** start Recorded data **

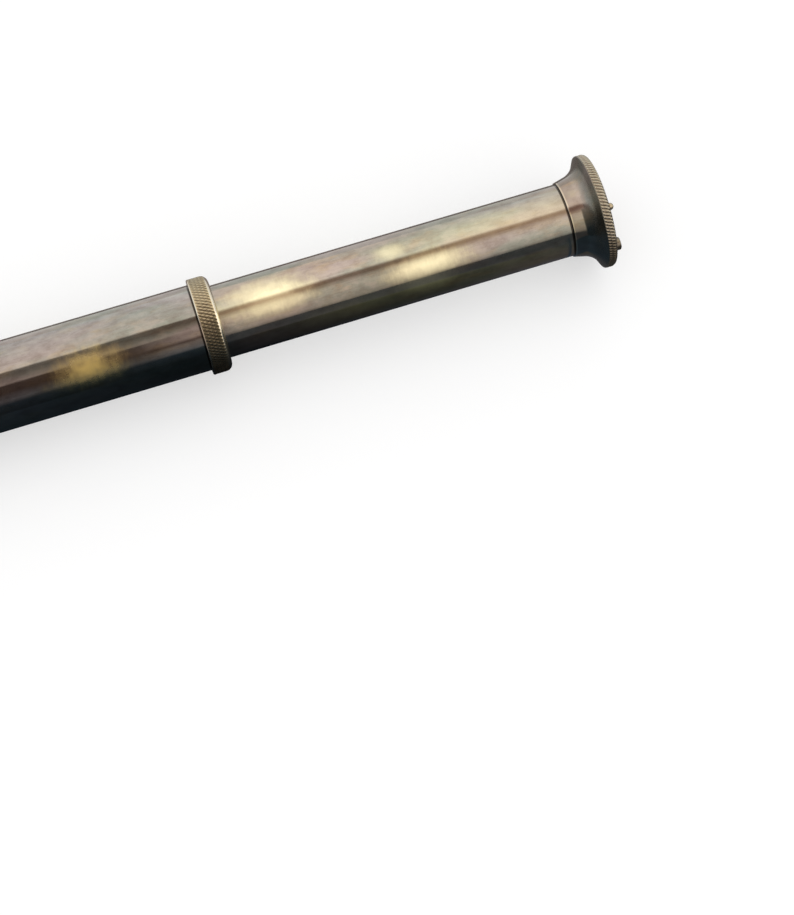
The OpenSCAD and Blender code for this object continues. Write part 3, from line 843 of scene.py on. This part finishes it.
# %% [markdown]
# ## The objective end
#
# The cell that holds the objective has a nose for the cap and a knurled flange to unscrew it by. It
# could be two pieces, but the real one is turned from one bar, so one outline runs over both.

# %% Spin the objective cell
cell_face, cell_far = reach("objective_cell")
FLANGE = outside("objective_cell")
FLANGE_NEAR, FLANGE_FAR, FLANGE_ROLL = cell_face + 10.0, cell_face + 14.0, 0.4
NOSE, LENS_SEAT, LIP, SPIGOT_OUT = 17.5, 15.02, 13.8, 16.18
flange_from, flange_to = FLANGE_NEAR + FLANGE_ROLL, FLANGE_FAR - FLANGE_ROLL
flange_rows = round((flange_to - flange_from) / (KNURL_ALONG / STEPS_PER_DIAMOND))
cell_outline = (
    [(cell_face, LENS_SEAT + 0.2), (cell_face, NOSE - 0.3), (cell_face + 0.3, NOSE), (FLANGE_NEAR, NOSE)]
    + arc((flange_from, FLANGE - FLANGE_ROLL), FLANGE_ROLL, 175, 90, 6)
    + steps_between((flange_from, FLANGE), (flange_to, FLANGE), flange_rows)
    + arc((flange_to, FLANGE - FLANGE_ROLL), FLANGE_ROLL, 90, 0, 6)
    + [(FLANGE_FAR, SPIGOT_OUT), (cell_far, SPIGOT_OUT), (cell_far, LIP), (FLANGE_FAR, LIP),
       (FLANGE_FAR, LENS_SEAT), (cell_face + 0.2, LENS_SEAT)])
flange_diamonds = diamonds_round(FLANGE)
flange_knurl = knurl(flange_diamonds, FLANGE_NEAR + 0.5, FLANGE_FAR - 0.5, KNURL_DEPTH)
fit(spin("objective_cell_turned", cell_outline, flange_diamonds * STEPS_PER_DIAMOND,
         lambda place, turn, radius: masked(flange_knurl, place, turn, radius, FLANGE - 0.05)),
    "knurled_brass", "objective_cell")

# %% [markdown]
# The cap is a shallow drawn cup with a rounded end, a bead of metal near its mouth and three turned
# lines on its end. The lines are real grooves in the outline, so they catch the light from any side.

# %% Spin the objective cap
CAP, CAP_BORE, CAP_THICK, CAP_ROUND = outside("objective_cap"), 17.55, 1.2, 1.0
LINES, LINE_DEEP = (5.0, 9.5, 14.0), 0.12
turned_lines = [(cap_end + dip, line + step) for line in LINES
                for dip, step in ((0.0, -0.35), (LINE_DEEP, -0.15), (LINE_DEEP, 0.15), (0.0, 0.35))]
fit(spin("objective_cap_turned",
         [(cap_end, 0.0)] + turned_lines
         + arc((cap_end + CAP_ROUND, CAP - CAP_ROUND), CAP_ROUND, 180, 90, 12)
         + [(cap_mouth - 1.6, CAP), (cap_mouth - 1.45, CAP - 0.16), (cap_mouth - 1.3, CAP)]
         + arc((cap_mouth - 0.25, CAP - 0.25), 0.25, 90, 0, 5)
         + [(cap_mouth, CAP_BORE + BORE_BREAK), (cap_mouth - BORE_BREAK, CAP_BORE),
            (cap_end + CAP_THICK, CAP_BORE), (cap_end + CAP_THICK, 0.0)]),
    "patina_brass", "objective_cap")

# %% [markdown]
# ## The rest of the model
#
# The nodes that aren't replaced yet keep their shape and get the finish that the record names. Most of
# them are inside. The eye plate shows, and its patina also has the rings that a lathe leaves on a face.

# %% Dress the other nodes
slot_of_node = {part["node"]: part["material_slot"] for part in frame["record"]["subparts"]}
for node, thing in frame["nodes"].items():
    if not thing.hide_render:
        finish = turned_patina if node == "eye_plate" else FINISH_OF_SLOT[slot_of_node[node]]
        if not thing.material_slots:
            thing.data.materials.append(finish)
        for slot in thing.material_slots:
            slot.material = finish
print("nodes kept as they are", sum(not thing.hide_render for thing in frame["nodes"].values()))

# %% [markdown]
# ## Floor and sky
#
# The telescope lies on a plain pale floor under an even white sky, which gives soft shadows from all
# sides. The floor also glows a little, so that it stays near white in the picture.

# %% Floor and sky
FLOOR = cad_box[0].z / MM - 0.02
FLOOR_HALF = 4000
FLOOR_COLOUR, FLOOR_GLOW = (0.60, 0.60, 0.60), 0.44
scene = bpy.context.scene
scene.world = bpy.data.worlds.new("sky")
scene.world.use_nodes = True
sky = scene.world.node_tree.nodes["Background"].inputs
sky["Color"].default_value, sky["Strength"].default_value = (1.0, 1.0, 1.0, 1.0), 1.0


def hang(name, corners, faces, finish):
    """A flat or bent sheet of the stage, from corners in millimetres."""
    mesh = bpy.data.meshes.new(name)
    mesh.from_pydata([Vector(c) * MM for c in corners], [], faces)
    mesh.materials.append(finish.material)
    hung = bpy.data.objects.new(name, mesh)
    scene.collection.objects.link(hung)
    return hung


paper = Finish("floor")
paper.surface(Base_Color=FLOOR_COLOUR, Roughness=0.9, Specular_IOR_Level=0.1,
              Emission_Color=(1.0, 1.0, 1.0), Emission_Strength=FLOOR_GLOW)
hang("floor", [(FLOOR_HALF * x, FLOOR_HALF * y, FLOOR) for x, y in ((-1, -1), (1, -1), (1, 1), (-1, 1))],
     [(0, 1, 2, 3)], paper)
print("floor at", round(FLOOR, 2), "mm")

# %% [markdown]
# ## Light for metal
#
# Polished metal shows what stands round it, and lamps alone would leave it black with a few hot lines.
# So a tent of cards goes round the telescope, the way a photographer lights silver. The cards are seen
# in reflections only. Each is planned as a few bands, with a level, which is how bright a tube looks
# there, and one of nine tints. A tube takes away some of the light, so `seen` divides by its mean colour.

# %% Light by level and tint
PATINA_MEAN = (0.290, 0.262, 0.225)
COLD = (0.72, 0.90, 1.00)
GREY = (1.00, 0.96, 0.94)
MIST = (1.00, 0.99, 0.94)
PEARL = (1.00, 0.92, 0.84)
ROSE = (1.00, 0.89, 0.80)
SAND = (1.00, 0.92, 0.80)
HONEY = (1.00, 0.84, 0.68)
BROWN = (1.00, 0.80, 0.68)
OLIVE = (1.00, 0.97, 0.78)


def seen(level, tint):
    """Light of a card that a patinated tube shows at this level, 0 to 1, and in this tint."""
    screen = [level * share for share in tint]
    return tuple((c / 12.92 if c <= 0.04045 else ((c + 0.055) / 1.055) ** 2.4) / mean
                 for c, mean in zip(screen, PATINA_MEAN))


print("brightest card gives", [round(c, 2) for c in seen(0.78, SAND)])

# %% Cards that only the metal sees
def glow(finish, colour):
    """Makes a card give colour as light and nothing else."""
    return finish.surface(Base_Color=(0.0, 0.0, 0.0), Roughness=1.0, Specular_IOR_Level=0.0,
                          Emission_Color=colour, Emission_Strength=1.0)


def ramp(finish, place, stops):
    """Colours along a place, from a list of (place, colour)."""
    start, end = stops[0][0], stops[-1][0]
    marks = [((at - start) / (end - start), colour) for at, colour in stops]
    return finish.node("ShaderNodeValToRGB", {"stops": marks}, {0: (place - start) / (end - start)})


def card(name, corners, faces, finish):
    """A card that is left out of everything but reflections."""
    hung = hang(name, corners, faces, finish)
    hung.visible_camera = hung.visible_diffuse = hung.visible_shadow = False
    hung.visible_transmission = hung.visible_volume_scatter = False


# %% A curved card round X, in bands
def curved(name, lower, upper, turns, bands, later=None, change=(0.0, 1.0), steps=40):
    """Sweeps the line between two (x, radius) places round X. bands and later are lists of (angle,
    colour), in degrees from straight up towards +Y; bands holds before change and later after it."""
    angles = np.radians(np.linspace(*turns, steps + 1))
    corners = [(x, r * math.sin(t), r * math.cos(t)) for t in angles for x, r in (lower, upper)]
    finish = Finish(name)
    turn = finish.along("Y").maths("ARCTAN2", finish.along("Z")) * (180 / math.pi)
    colour = ramp(finish, turn, bands)
    if later:
        share = finish.smooth(finish.along(), *change)
        colour = finish.mix(share, colour, ramp(finish, turn, later))
    glow(finish, colour)
    card(name, corners, [(2 * k, 2 * k + 1, 2 * k + 3, 2 * k + 2) for k in range(steps)], finish)


def planned(*bands):
    """Turns (place, level, tint) into the stops of a card."""
    return [(place, seen(level, tint)) for place, level, tint in bands]


# %% [markdown]
# The big tent is pale on the far side and has one narrow brown band overhead, which gives the thin line
# along the tubes. Towards the near side it is warm and grows darker. A dark card before its near edge
# keeps the lower half of the thin tube dark. Past the eye end its bands are a little yellower.

# %% The tent over everything
FAR_LEFT, FAR_RIGHT = -1500.0, 2000.0
TENT, DARK_CARD = 600.0, 560.0
AROUND = (-94, 94)
curved("tent_over_all", (FAR_LEFT, TENT), (FAR_RIGHT, TENT), AROUND, planned(
    (-94, 0.33, ROSE), (-68, 0.38, ROSE), (-60, 0.52, ROSE), (-27, 0.66, ROSE), (-15, 0.63, ROSE),
    (0, 0.43, BROWN), (7, 0.44, BROWN), (15, 0.75, PEARL), (94, 0.68, PEARL)), planned(
    (-94, 0.33, ROSE), (-68, 0.38, PEARL), (-60, 0.57, PEARL), (-36, 0.70, PEARL), (-15, 0.68, PEARL),
    (0, 0.54, HONEY), (7, 0.54, HONEY), (15, 0.78, SAND), (94, 0.63, MIST)), (403.0, 486.0))
curved("dark_room", (190.0, DARK_CARD), (620.0, DARK_CARD), (-95, -67.5), planned(
    (-95, 0.20, GREY), (-67, 0.20, GREY)))
print("tent of radius", TENT, "mm")

# %% [markdown]
# The wider tubes show more and darker lines than the thin one, so closer tents hang over them. Being
# close, they change within a short stretch of tube.

# %% Two closer tents over the wider tubes
NEAR_TENT = 150.0
WIDE_FROM, WIDE_TO = 200.0, 298.0
curved("tent_over_wide_tubes", (WIDE_FROM, NEAR_TENT), (WIDE_TO, NEAR_TENT), AROUND, planned(
    (-94, 0.08, COLD), (-70, 0.12, COLD), (-60, 0.24, GREY), (-40, 0.18, BROWN), (-22, 0.20, BROWN),
    (-20, 0.44, ROSE), (0, 0.33, ROSE), (8.5, 0.34, ROSE), (11, 0.70, PEARL), (94, 0.62, MIST)), planned(
    (-94, 0.06, COLD), (-70, 0.15, COLD), (-65, 0.34, GREY), (-50, 0.42, ROSE), (-44, 0.29, BROWN),
    (-37, 0.51, ROSE), (-18, 0.54, ROSE), (0, 0.34, BROWN), (8.5, 0.34, BROWN), (11, 0.68, PEARL),
    (94, 0.67, MIST)), (260.0, 297.0))
curved("tent_over_barrel", (FAR_LEFT, NEAR_TENT), (WIDE_FROM, NEAR_TENT), AROUND, planned(
    (-94, 0.30, ROSE), (-66, 0.36, ROSE), (-60, 0.52, ROSE), (-36, 0.59, ROSE), (0, 0.33, BROWN),
    (11, 0.34, BROWN), (14, 0.67, MIST), (94, 0.58, MIST)))
print("closer tents from", FAR_LEFT, "to", WIDE_TO, "mm")

# %% [markdown]
# The flare of the bell faces back along the telescope, so it sees neither tent. Two funnels of card
# stand round the tube instead: one at the last ring, and one at the neck for its near side.

# %% Two funnels of card, which only the flare of the bell sees
FUNNELS = (294.0, 399.4)
curved("flag_at_ring", (FUNNELS[0], 15.6), (305.8, 370.0), (-96, -6), planned(
    (-96, 0.11, COLD), (-66, 0.13, COLD), (-40, 0.24, SAND), (-6, 0.41, SAND)), planned(
    (-96, 0.17, GREY), (-70, 0.19, GREY), (-65, 0.42, SAND), (-28, 0.70, SAND), (-14, 0.69, SAND),
    (-6, 0.54, HONEY)), (300.8, 304.2))
curved("flag_at_neck", (FUNNELS[1], 11.8), (408.0, 60.0), (-165, -66), planned(
    (-165, 0.15, COLD), (-66, 0.17, COLD)))
print("funnels from", FUNNELS, "mm")

# %% [markdown]
# The undersides of the tubes mirror what lies beside them. A dark level card with bands along X
# grounds the telescope there.

# %% A dark table round the telescope, seen in the metal only
def level(name, x_from, x_to, near, far, height, colour):
    """A level card from near to far in Y; colour is a function that gets its finish."""
    finish = Finish(name)
    glow(finish, colour(finish))
    card(name, [(x_from, near, height), (x_to, near, height), (x_to, far, height), (x_from, far, height)],
         [(0, 1, 2, 3)], finish)


BESIDE = planned((120, 0.28, ROSE), (205, 0.07, COLD), (310, 0.04, COLD), (372, 0.14, GREY),
                 (392, 0.18, GREY), (470, 0.18, GREY), (560, 0.31, ROSE))
FURTHER = planned((100, 0.31, ROSE), (200, 0.14, COLD), (288, 0.07, COLD), (302, 0.12, GREY),
                  (350, 0.16, OLIVE), (400, 0.235, OLIVE), (425, 0.22, GREY), (520, 0.22, GREY),
                  (620, 0.31, ROSE))
BESIDE_REACH = 14.0
TABLE_NEAR, TABLE_SPLIT, TABLE_FAR = -900, -3, 44


def table_colour(finish):
    """Darkest right beside the tubes; the share of those bands falls as 1 / distance."""
    share = finish.along("Y").maths("ABSOLUTE").maths("POWER", -1.0) * BESIDE_REACH
    return finish.mix(share, ramp(finish, finish.along(), FURTHER), ramp(finish, finish.along(), BESIDE))


level("table_near", FAR_LEFT, FAR_RIGHT, TABLE_NEAR, TABLE_SPLIT, FLOOR + 0.01, table_colour)
level("table_under", FAR_LEFT, FAR_RIGHT, TABLE_SPLIT, TABLE_FAR, FLOOR + 0.01,
      lambda finish: seen(0.31, ROSE))
print("table from", TABLE_NEAR, "to", TABLE_FAR, "mm")

# %% [markdown]
# The polished roll on each ring faces the eye end. Two windows stand there, and the roll mirrors them
# as one bright line.

# %% Two windows past the eye end
WINDOW_X, SILL, LINTEL = 1100, -15, 480


def window(name, y_from, y_to, light):
    """An upright card that faces the eye end."""
    finish = Finish(name)
    glow(finish, light)
    card(name, [(WINDOW_X, y_from, SILL), (WINDOW_X, y_to, SILL), (WINDOW_X, y_to, LINTEL),
                (WINDOW_X, y_from, LINTEL)], [(0, 1, 2, 3)], finish)


window("window", -220, 160, (2.5, 2.4, 2.25))
window("window_far", -900, -220, (1.30, 1.24, 1.12))
print("windows at", WINDOW_X, "mm")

** end Recorded data **

**The task:**
Output exactly the leading lines of the data, up to and including the line marked by "# could be two".

**Right answer:**
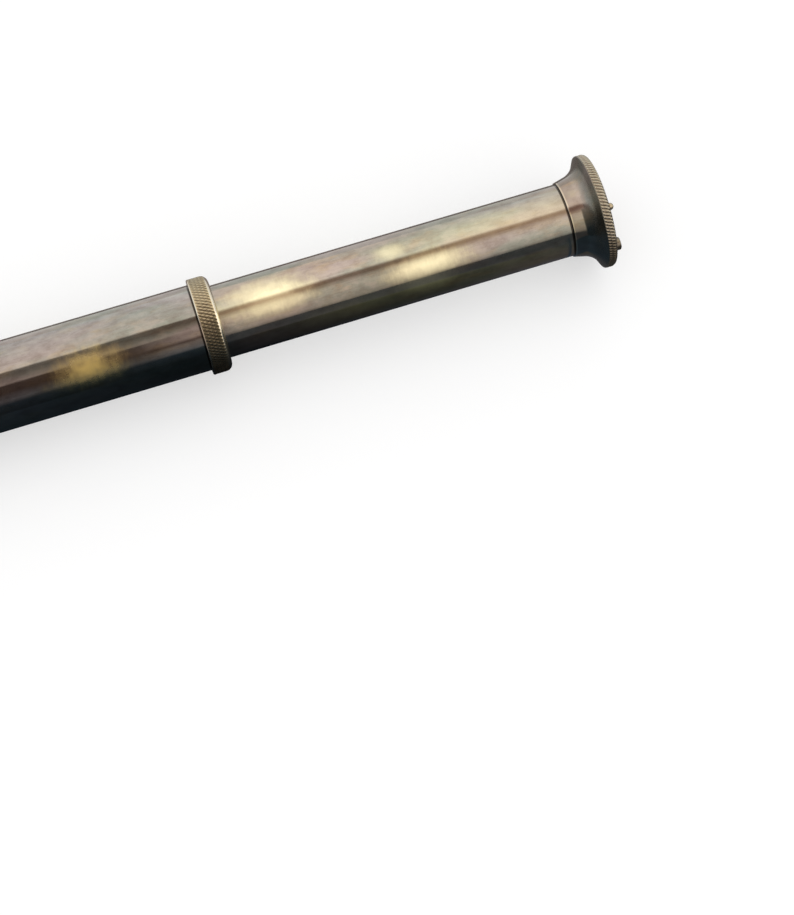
The OpenSCAD and Blender code for this object continues. Write part 3, from line 843 of scene.py on. This part finishes it.
# %% [markdown]
# ## The objective end
#
# The cell that holds the objective has a nose for the cap and a knurled flange to unscrew it by. It
# could be two pieces, but the real one is turned from one bar, so one outline runs over both.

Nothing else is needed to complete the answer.